Engagement is nice, but pipeline impact is what matters. Here's where interactive demos pull ahead in measurable ways:

  • Lead-to-opportunity conversion: Companies using interactive demos on their website report 25–40% higher conversion rates from visitor to qualified opportunity compared to video-only pages.
  • Sales cycle compression: When prospects arrive at a first call having already clicked through the product, discovery takes less time and objections are more specific. Teams report 15–30% shorter sales cycles.
  • Engagement-based qualification: Unlike video (where you know someone pressed play and maybe watched 60%), interactive demos generate granular signals — which steps were completed, where the viewer paused, what they skipped. These signals feed directly into lead scoring.

Replacing the Repetitive First-Call Demo

Ask any solutions engineer what percentage of their first-call demos are identical, and the answer is usually north of 70%. The same slides, the same clicks, the same "let me show you the dashboard." That repetitive demo is a prime candidate for replacement.

If your SE is giving the same demo 12 times a week, that's not selling — it's a broadcast on repeat.
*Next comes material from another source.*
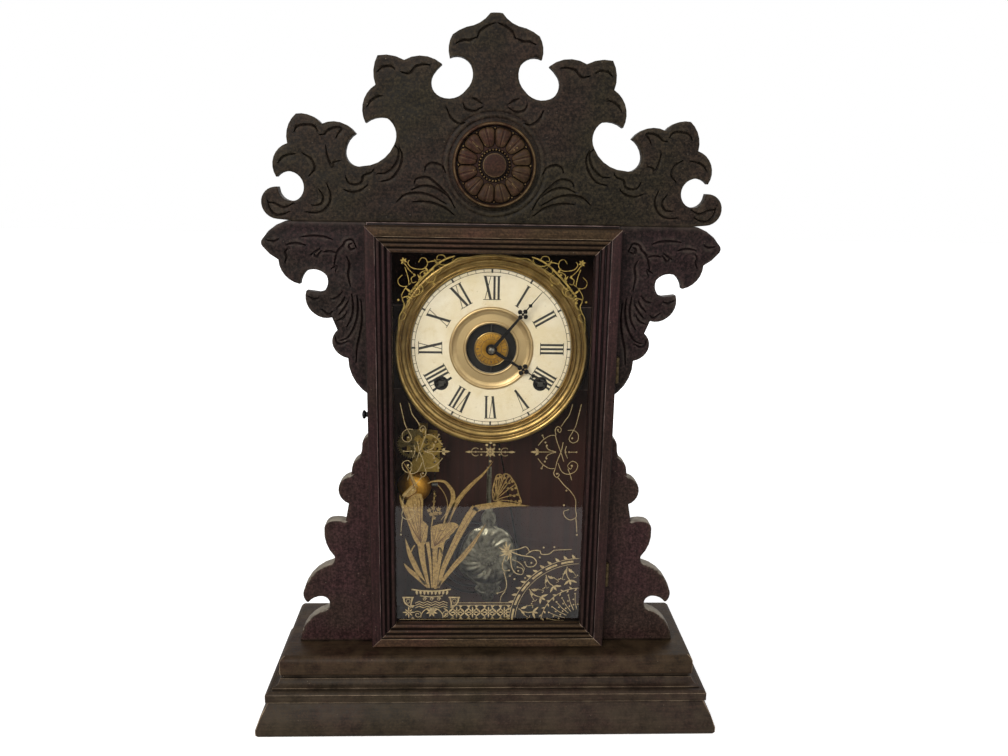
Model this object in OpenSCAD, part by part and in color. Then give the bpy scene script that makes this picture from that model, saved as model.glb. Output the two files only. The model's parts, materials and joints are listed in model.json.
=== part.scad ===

An interactive demo handles the broadcast; the SE handles the conversation.

By sending an interactive demo before the first call, you accomplish two things: the prospect arrives already oriented, and the SE can skip straight to the questions and use cases that actually matter. The call becomes a consultative conversation instead of a product tour — which is where SEs add real value.

Making the Switch

Replacing video walkthroughs with interactive demos isn't an all-or-nothing migration. Start with your highest-traffic asset — the homepage product tour or the outbound follow-up link — and measure the delta. Track completion rate, time on page, and downstream conversion. The data will make the case faster than any blog post can.

The shift from passive to active is the same shift that moved software from documentation to free trials, and from free trials to product-led growth. Interactive demos are simply the next step in that continuum: give prospects agency, and they'll sell themselves.